Transforming tourism
The 2030 Agenda is more than the sum of the 17 Sustainable Development Goals. The reference to ‘sustainable tourism’ in the Agenda is an invitation to seriously reflect on the connections between tourism and sustainable development. Given the importance of the tourism and travel sector, the necessary transformation of our world is not possible without the transformation of tourism. The analysis and experiences collected in this online compendium give insights into the relevance of the SDGs for tourism and the role of tourism in achieving the SDGs. It is aimed at providing background and at encouraging reflection, debate and actions that can contribute to a more just, inclusive and equal world.
Across all the SDGs authors in this compendium explore what they see as the major current challenges that today’s practice of tourism poses. These practises are often undermining, as opposed to contributing to, progress towards the achievement of the SDGs. The authors also share tangible ways forward from across the world. These are a range of initiatives, approaches, policies and practices that can actively contribute to transforming policies, transforming businesses and transforming consumption in tourism (Bread for the World et al, 2016).

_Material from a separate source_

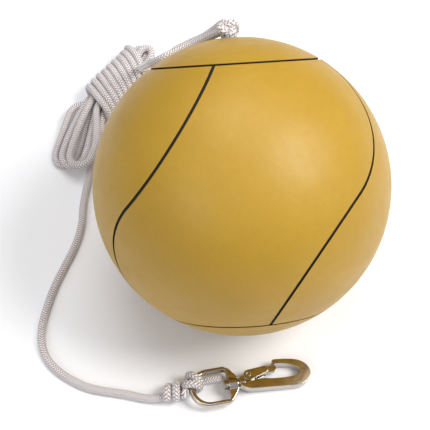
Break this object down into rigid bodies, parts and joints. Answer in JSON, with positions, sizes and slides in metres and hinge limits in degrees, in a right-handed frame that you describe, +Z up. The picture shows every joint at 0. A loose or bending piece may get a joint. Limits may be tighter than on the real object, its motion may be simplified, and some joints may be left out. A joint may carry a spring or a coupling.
{
  "type": "tetherball set",
  "caption": "Yellow rubber game ball with wavy black channels, tied to a hank of white braided rope that ends in a swivel-eye snap hook.",
  "frame": {"origin": "the ball's lowest point, where it stands on the ground", "axes": "+Z up; +X out of the valve's needle bore; the hook lies towards -Y and the hank of rope towards +Y and -X"},
  "size_m": [0.2686, 0.3495, 0.215],
  "materials": {
    "ball_panels": "satin pebbled yellow rubber",
    "carcass_rubber": "black rubber",
    "winding_nylon": "wound nylon thread",
    "bladder_rubber": "matte butyl",
    "anchor_rubber": "black moulded rubber",
    "valve_rubber": "soft black rubber",
    "pin_steel": "plain steel",
    "rope_nylon": "white braided nylon",
    "hook_nickel": "bright nickel plating",
    "spring_steel": "blued spring steel"
  },
  "bodies": {
    "root": {"bladder": "bladder_rubber", "winding_layer": "winding_nylon", "carcass": "carcass_rubber", "top_panel": "ball_panels", "bottom_panel": "ball_panels", "side_panel_1": "ball_panels", "side_panel_2": "ball_panels", "side_panel_3": "ball_panels", "side_panel_4": "ball_panels", "valve_seat": "valve_rubber", "valve_plug": "valve_rubber", "anchor_cup": "anchor_rubber", "anchor_pin": "pin_steel", "ball_knot": "rope_nylon", "ball_tail": "rope_nylon", "rope_lead": "rope_nylon", "rope_hank": "rope_nylon", "rope_run": "rope_nylon", "eye_turn": "rope_nylon", "hook_knot": "rope_nylon", "hook_tail": "rope_nylon", "swivel_eye": "hook_nickel"},
    "hook": {"hook_body": "hook_nickel", "gate_pin": "hook_nickel", "gate_spring": "spring_steel"},
    "gate": {"gate": "hook_nickel"}
  },
  "joints": [
    {"name": "swivel_turn", "type": "hinge", "parent": "root", "child": "hook", "pos_m": [0, -0.113, 0.0081], "axis": [0.9758, 0.2074, -0.0698], "continuous": true},
    {"name": "gate_open", "type": "hinge", "parent": "hook", "child": "gate", "pos_m": [0.00624, -0.10779, 0.0076], "axis": [-0.0682, -0.0145, -0.9976], "range_deg": [0, 15], "stiffness_Nm_per_rad": 0.06, "springref_deg": -17.19, "deforming": ["gate_spring"]}
  ]
}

From what authors have gathered from empirical studies, academic research, case studies and their own experiences it is obvious that tourism as we know it today may seriously endanger the achievement of the SDGs. Modest socio-economic or ecological adjustments in production, often presented as ‘sustainable’ or ‘responsible’ tourism, will not bring the necessary change. For tourism to contribute to sustainable development, a fundamental transformation of tourism is essential and urgent.
We sincerely encourage you, whether you are a tourist, tourism entrepreneur, a political decision maker or living in a tourist destination or host community, to see how you can contribute to transforming tourism. Future generations will judge us by our actions, now is the time for change. Join us in working for more just, equal and sustainable tourism and so contributing to a more just, equal, inclusive and sustainable world.